Clean energy is energy that has derived from renewable, zero-emission sources that don’t pollute the atmosphere. The renewable sources could be wind power, solar, hydropower, tidal and geothermal, each of which is constantly being replenished.  

Power mix of the future  

To reach the net-zero target, the UK’s future energy mix will be poles apart from what it looks like today. For example, in the government’s Ten Point Plan, the goal is to quadruple offshore wind capacity by 2030.  

In addition, the government has been bringing the renewable goalposts forward, with the latest target for renewables to supply nearly half of the UK electricity by 2025.  

Renewable energy intermittency  

Whilst making renewables a greater proportion of the energy mix is moving the UK towards a more sustainable future, it does come with some challenges, one of these being intermittency or volatility.  
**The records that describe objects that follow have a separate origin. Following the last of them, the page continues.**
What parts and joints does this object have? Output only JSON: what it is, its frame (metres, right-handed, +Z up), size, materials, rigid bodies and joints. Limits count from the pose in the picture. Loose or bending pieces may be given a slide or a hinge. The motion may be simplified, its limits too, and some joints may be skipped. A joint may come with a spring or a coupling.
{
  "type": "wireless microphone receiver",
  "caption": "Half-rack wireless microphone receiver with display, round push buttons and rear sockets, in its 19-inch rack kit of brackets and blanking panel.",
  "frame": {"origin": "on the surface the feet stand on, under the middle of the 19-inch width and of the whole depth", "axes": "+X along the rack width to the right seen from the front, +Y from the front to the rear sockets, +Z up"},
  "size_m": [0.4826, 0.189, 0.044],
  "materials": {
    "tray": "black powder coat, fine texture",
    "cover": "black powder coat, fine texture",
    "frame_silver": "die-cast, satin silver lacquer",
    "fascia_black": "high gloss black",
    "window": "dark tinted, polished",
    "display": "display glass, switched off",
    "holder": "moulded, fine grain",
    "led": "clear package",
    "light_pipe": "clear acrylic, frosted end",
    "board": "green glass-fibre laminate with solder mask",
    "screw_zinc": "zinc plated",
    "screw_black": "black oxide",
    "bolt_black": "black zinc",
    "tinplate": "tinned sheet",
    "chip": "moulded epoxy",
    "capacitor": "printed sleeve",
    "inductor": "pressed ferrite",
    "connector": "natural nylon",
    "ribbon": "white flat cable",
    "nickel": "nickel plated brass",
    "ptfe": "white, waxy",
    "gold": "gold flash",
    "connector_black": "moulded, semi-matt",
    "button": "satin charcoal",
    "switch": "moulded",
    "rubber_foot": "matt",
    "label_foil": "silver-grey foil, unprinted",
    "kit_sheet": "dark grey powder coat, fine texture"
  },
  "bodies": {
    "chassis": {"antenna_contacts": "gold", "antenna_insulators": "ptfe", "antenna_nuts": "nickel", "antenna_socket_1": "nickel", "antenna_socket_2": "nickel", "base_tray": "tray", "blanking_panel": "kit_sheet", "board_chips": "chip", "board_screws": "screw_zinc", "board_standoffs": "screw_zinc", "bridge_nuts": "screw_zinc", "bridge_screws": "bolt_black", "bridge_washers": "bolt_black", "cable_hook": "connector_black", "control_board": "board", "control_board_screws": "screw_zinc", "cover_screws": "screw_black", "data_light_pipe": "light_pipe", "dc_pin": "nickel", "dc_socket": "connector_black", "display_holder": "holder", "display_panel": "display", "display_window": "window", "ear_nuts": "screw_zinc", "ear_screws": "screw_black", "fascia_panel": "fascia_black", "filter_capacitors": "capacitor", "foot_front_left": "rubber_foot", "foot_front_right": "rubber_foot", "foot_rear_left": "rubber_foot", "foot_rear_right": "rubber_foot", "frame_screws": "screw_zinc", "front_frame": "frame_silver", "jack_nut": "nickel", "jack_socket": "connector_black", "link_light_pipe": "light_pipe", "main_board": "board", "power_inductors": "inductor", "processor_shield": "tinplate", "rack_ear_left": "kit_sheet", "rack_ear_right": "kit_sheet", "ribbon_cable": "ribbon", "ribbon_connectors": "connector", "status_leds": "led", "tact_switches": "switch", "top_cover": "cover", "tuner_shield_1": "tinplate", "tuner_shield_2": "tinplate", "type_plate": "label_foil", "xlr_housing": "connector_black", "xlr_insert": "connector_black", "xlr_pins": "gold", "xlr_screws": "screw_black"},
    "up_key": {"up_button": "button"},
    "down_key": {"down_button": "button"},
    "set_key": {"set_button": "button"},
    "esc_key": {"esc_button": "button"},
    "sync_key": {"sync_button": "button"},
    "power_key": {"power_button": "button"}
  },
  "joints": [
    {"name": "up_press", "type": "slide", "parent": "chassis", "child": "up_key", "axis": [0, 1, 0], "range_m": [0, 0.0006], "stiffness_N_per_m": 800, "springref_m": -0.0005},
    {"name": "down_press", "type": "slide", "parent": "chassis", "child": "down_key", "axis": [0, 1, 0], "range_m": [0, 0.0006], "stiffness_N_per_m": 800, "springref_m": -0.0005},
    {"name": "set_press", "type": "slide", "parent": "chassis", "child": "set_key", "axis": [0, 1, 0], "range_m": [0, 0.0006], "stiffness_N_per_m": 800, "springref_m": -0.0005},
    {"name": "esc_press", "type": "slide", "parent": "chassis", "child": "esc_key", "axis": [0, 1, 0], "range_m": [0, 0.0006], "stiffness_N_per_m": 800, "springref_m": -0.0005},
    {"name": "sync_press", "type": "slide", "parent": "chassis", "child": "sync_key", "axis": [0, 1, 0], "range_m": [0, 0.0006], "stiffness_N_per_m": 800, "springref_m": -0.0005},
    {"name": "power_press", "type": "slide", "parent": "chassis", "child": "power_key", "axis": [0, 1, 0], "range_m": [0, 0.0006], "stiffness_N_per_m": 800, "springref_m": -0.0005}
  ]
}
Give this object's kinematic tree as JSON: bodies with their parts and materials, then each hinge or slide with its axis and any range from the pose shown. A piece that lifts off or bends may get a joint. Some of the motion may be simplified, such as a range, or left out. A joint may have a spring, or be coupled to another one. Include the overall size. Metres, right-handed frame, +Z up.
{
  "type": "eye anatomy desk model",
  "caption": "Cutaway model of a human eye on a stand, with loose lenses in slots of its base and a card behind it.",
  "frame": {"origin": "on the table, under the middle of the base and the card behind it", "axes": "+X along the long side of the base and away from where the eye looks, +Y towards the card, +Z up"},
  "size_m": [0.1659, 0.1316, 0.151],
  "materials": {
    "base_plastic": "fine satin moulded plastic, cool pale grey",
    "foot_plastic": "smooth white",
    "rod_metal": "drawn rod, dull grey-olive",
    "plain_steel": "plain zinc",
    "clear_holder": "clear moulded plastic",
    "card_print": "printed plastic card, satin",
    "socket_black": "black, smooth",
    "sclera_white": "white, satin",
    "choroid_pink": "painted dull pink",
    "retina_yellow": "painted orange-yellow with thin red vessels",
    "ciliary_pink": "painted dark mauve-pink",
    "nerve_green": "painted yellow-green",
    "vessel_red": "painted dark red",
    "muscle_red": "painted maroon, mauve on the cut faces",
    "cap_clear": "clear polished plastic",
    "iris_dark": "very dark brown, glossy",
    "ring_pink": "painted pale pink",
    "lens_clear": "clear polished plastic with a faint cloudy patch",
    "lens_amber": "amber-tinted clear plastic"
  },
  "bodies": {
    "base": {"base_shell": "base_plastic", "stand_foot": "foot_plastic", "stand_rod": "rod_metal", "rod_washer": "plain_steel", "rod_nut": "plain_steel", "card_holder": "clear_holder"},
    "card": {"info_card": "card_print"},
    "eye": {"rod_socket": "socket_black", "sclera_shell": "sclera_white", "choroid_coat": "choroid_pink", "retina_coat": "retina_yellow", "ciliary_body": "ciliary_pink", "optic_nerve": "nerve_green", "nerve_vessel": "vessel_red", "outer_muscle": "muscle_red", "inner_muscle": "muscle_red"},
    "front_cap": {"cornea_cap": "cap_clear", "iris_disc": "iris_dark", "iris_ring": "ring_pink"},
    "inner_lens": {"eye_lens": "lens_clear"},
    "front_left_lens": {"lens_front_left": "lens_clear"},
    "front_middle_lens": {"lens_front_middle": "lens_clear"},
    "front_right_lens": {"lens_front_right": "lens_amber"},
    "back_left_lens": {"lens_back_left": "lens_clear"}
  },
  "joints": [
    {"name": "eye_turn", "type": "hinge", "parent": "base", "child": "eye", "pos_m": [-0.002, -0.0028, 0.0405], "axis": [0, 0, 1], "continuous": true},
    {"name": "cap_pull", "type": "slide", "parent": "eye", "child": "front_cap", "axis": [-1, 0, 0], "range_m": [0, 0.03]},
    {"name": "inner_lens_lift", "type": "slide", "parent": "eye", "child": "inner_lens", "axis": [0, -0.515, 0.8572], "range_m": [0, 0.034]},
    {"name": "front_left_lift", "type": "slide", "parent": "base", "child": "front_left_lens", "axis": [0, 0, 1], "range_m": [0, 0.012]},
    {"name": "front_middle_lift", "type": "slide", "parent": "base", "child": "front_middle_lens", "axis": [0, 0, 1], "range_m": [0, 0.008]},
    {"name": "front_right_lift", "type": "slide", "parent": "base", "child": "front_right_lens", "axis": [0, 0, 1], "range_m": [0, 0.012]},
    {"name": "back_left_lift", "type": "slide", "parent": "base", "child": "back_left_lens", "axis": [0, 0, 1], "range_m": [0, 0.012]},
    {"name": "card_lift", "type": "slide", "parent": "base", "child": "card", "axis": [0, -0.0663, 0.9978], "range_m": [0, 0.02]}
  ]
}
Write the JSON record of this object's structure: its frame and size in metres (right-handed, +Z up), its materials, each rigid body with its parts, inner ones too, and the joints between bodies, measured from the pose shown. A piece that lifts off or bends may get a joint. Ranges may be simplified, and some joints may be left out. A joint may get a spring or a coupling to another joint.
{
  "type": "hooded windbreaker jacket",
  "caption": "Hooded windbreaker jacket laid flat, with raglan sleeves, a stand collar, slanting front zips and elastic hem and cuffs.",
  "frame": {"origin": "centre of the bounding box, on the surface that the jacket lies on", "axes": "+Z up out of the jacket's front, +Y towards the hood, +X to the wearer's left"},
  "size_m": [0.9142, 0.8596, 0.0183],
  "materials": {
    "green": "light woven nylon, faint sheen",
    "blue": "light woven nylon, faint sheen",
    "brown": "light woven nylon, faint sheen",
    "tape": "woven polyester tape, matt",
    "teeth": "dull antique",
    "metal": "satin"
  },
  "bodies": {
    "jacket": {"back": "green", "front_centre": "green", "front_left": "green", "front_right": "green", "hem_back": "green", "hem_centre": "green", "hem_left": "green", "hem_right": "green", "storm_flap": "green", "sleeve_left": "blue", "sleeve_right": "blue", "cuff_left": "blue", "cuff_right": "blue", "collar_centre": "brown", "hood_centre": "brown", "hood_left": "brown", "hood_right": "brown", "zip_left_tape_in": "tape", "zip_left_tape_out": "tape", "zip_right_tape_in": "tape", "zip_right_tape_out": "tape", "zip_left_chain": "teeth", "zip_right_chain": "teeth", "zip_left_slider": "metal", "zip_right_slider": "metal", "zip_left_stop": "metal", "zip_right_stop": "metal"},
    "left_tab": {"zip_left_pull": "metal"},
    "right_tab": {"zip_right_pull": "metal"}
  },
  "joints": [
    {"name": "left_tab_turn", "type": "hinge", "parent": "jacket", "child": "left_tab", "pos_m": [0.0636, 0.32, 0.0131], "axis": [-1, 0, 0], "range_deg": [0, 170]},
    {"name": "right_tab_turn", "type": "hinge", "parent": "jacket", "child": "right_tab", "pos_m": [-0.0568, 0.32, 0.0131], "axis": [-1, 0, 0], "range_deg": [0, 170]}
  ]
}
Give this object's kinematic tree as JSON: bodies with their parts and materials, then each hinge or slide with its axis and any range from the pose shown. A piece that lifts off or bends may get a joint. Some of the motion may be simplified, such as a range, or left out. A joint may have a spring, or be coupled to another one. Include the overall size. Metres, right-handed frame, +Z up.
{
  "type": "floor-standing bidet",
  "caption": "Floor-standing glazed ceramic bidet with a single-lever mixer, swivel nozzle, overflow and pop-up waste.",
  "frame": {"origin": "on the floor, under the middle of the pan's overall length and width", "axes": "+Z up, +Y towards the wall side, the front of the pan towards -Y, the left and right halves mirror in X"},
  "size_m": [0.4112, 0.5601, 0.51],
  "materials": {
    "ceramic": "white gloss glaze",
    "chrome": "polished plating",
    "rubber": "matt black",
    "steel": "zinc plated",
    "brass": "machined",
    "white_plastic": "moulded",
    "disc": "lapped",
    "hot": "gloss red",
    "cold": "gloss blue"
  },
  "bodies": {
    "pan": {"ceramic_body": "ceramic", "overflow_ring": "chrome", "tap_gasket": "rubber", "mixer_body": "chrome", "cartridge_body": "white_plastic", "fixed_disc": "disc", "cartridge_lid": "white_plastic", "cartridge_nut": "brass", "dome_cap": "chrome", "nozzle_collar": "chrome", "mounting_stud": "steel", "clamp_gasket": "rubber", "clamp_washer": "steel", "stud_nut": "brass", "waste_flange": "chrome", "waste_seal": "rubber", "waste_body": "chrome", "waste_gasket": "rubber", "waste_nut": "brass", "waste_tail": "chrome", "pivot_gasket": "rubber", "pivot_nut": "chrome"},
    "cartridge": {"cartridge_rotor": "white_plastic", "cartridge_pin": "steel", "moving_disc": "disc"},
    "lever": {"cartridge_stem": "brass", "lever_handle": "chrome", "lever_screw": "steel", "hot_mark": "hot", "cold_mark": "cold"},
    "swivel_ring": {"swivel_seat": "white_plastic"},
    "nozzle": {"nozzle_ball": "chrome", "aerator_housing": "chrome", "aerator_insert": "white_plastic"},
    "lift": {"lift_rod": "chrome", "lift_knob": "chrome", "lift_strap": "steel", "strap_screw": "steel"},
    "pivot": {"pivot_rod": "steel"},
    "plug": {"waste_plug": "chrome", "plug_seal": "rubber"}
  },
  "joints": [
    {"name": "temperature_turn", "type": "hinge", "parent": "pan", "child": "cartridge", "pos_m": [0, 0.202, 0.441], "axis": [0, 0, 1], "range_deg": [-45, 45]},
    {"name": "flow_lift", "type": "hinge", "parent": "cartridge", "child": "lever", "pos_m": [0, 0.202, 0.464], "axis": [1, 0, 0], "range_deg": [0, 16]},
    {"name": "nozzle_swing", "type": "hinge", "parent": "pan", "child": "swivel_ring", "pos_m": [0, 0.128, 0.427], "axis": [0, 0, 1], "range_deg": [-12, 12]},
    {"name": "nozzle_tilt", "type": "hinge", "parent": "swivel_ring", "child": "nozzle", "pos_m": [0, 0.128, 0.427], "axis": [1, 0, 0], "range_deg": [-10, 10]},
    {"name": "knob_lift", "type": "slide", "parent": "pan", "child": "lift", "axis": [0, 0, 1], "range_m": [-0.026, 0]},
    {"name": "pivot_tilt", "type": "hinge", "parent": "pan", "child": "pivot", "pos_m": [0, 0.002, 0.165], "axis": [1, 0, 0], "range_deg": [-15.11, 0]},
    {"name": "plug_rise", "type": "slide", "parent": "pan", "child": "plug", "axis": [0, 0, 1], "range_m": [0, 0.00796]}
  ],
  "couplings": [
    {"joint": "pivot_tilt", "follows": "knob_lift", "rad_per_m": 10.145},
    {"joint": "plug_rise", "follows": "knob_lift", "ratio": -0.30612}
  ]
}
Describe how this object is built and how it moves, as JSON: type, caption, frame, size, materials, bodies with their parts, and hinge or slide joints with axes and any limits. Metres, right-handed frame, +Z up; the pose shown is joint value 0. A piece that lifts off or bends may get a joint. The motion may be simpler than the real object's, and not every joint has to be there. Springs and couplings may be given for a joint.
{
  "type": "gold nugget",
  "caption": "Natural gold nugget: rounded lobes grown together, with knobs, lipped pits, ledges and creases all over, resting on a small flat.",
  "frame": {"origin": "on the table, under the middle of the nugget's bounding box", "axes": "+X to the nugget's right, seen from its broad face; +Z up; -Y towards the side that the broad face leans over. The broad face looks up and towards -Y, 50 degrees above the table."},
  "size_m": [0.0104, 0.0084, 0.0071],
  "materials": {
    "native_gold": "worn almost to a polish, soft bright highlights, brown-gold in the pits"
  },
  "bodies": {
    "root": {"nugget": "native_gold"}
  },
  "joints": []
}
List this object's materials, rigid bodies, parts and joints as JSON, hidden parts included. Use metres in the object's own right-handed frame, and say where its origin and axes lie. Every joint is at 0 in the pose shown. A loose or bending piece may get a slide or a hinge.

Although renewable energy has considerable sustainable advantages, they are heavily weather-dependent. With this, the level of energy supplied will be constantly fluctuating, putting pressure on the National Grid to become more flexible in managing power demand and supply.  

With more and more of the power supply coming from decentralized, fluctuating sources, the need for precise predictions of how much power will be fed into the grid is becoming integral. To get this level of visibility, the National Grid will have to pull in data from various areas, such as highly accurate weather forecasts, past demand, current demand from smart meters, and the current amount of power being generated by renewable sources supplying the grid. Sudden drops or surges could impact grid stability massively.  

To counteract the volatility and ensure a stable supply, innovation is going to need to be implemented.  

Saving for a rainy day  

One of the ways to battle the instability are energy storage batteries. Unlike your Duracell, industrial batteries are capable of large-scale energy grid storage. In November 2020, the green light was given for the UK’s largest-ever battery storage project to be built at DP World London Gateway, which could provide 320MW of capacity to buffer intermittent renewables on the grid.  

The use of renewables alongside battery storage enables the grid to be more resilient against any drops in supply from renewable sources. Additional supply can be stored in battery storage, in preparation for when demand outweighs supply (when the wind stops blowing and the sun stops shining) and use this stored source of energy to keep the lights on.  

Predictive analysis  

Aside from making factories more efficient and office spaces more sustainable, AI also has the potential to bring stability to the grid. As an increasing amount of megawatts feeds into the grid from variable renewable energy sources, predicting capacity levels has become paramount to securing a stable and efficient grid. The powerful prediction capabilities of AI will lead to improved demand forecasting.  

With renewables taking up a greater share of the grid, there is a loss of baseload generation from sources such as coal, which provide grid inertia via the presence of heavy rotating equipment such as steam and gas turbines. Without grid inertia, power networks will be unstable and susceptible to blackouts. 

Utilising AI enables information from demand, supply, and forecasts to be collated and analysed, from which patterns and trends can be derived, to adapt operations at any time.  

Clean power can revolutionise our energy system, but to truly achieve a reliable, sustainable energy supply, technology must be integrated to adapt to flexible supply.